Your child will calculate volume of rectangular prisms and composite shapes. They'll also connect volume to multiplication and addition.
The Coordinate Plane (Module 6)
Finally, something that looks like "real" math to most parents. Kids learn to plot points in all four quadrants, interpret real-world data, and solve problems using coordinates.
This module sets up middle school algebra. If your kid struggles here, they will struggle later.
Why Homework Looks So Different
Eureka Math emphasizes multiple strategies for solving problems. Your child might use an area model, a number line, or the standard algorithm—all for the same problem.
This isn't busywork. Research shows students who understand the concepts behind algorithms perform better long-term. But it means you can't just show them "the way you learned it" and expect it to match what the teacher wants.
Common Parent Mistakes
- Trying to teach your way. If your method conflicts with the classwork, you're just confusing your kid more.
- Doing the homework for them. The struggle is the point. If they're not wrestling with the problems, they're not learning.
- Skipping the problem set. Those practice problems exist for a reason. They're not optional.
How to Actually Help With Homework
You don't need to relearn 5th grade math. You need to know what your kid is supposed to be doing.

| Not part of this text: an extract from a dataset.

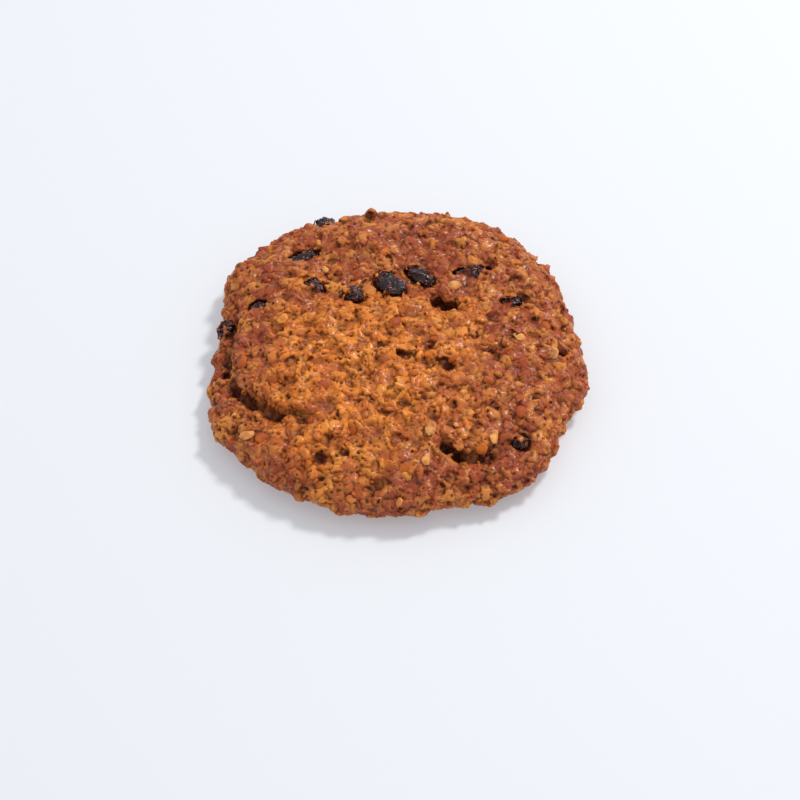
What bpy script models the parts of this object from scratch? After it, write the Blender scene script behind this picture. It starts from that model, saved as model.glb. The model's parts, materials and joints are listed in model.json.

Step 1: Check the Homework Helper
Every Eureka Math module comes with a Homework Helper document. It has worked examples for every lesson. Look at it before your kid starts their homework. You'll see exactly what approach the teacher expects.
Step 2: Read the Problem Together
Many kids fail homework not because they can't do math, but because they don't understand what the problem is asking. Read it out loud. Ask them to explain it back to you in their own words.
Step 3: Ask What They Did in Class
If they can't explain the strategy, they probably don't understand it. Ask them to show you their class notes or the example problems from the lesson. Recreating the class examples with different numbers is often the fastest way to build understanding.
Step 4: Know When to Stop
If you've spent 30 minutes and your kid is still stuck, stop. Write a note to the teacher explaining where they got stuck. That's not failure—it's communication.
Comparing Homework Help Approaches
| Approach | Works When | Fails When |
|---|---|---|
| Teaching your old method | Your kid already understands the concept | It contradicts what the teacher expects |
| Using Homework Helper | You have time to read ahead | Your kid refuses to look at examples |
| Reworking class examples | Your kid has class notes | They didn't take notes or pay attention |
| Online video lessons | Your kid learns visually | They need personal interaction |
| Contacting the teacher | Your kid is consistently stuck | You wait until report card time |
Where to Find Good Resources
Skip the generic math apps. For Eureka Math specifically:
- Great Minds Eureka Math — The official site has free homework helpers and videos
- Khan Academy — They have aligned video lessons for each module
- YouTube (approved channels) — Search "Eureka Math Grade 5 Module [number]" for lesson-specific videos
Your school's parent portal probably has the actual homework pages. Download them so you can see what your kid is working on before they bring it home.
When to Get Extra Help
Some kids need more than homework help. Watch for these warning signs:
- Grades dropping below C in math specifically
- Consistent tears or anxiety around math homework
- Unable to explain how they solved a problem, even easy ones
- Module test scores significantly lower than homework scores
If you see these signs, talk to the teacher. Ask about intervention options, tutoring programs, or whether your child needs a formal math support plan. Don't wait until the final report card.
The Bottom Line
5th grade Eureka Math is challenging, but it's not impossible. Your job isn't to re-teach the curriculum—it's to support your kid's learning without undermining what happens in the classroom.
Use the resources. Read the homework helper. Ask questions. And when you're in over your head, that's what the teacher is there for.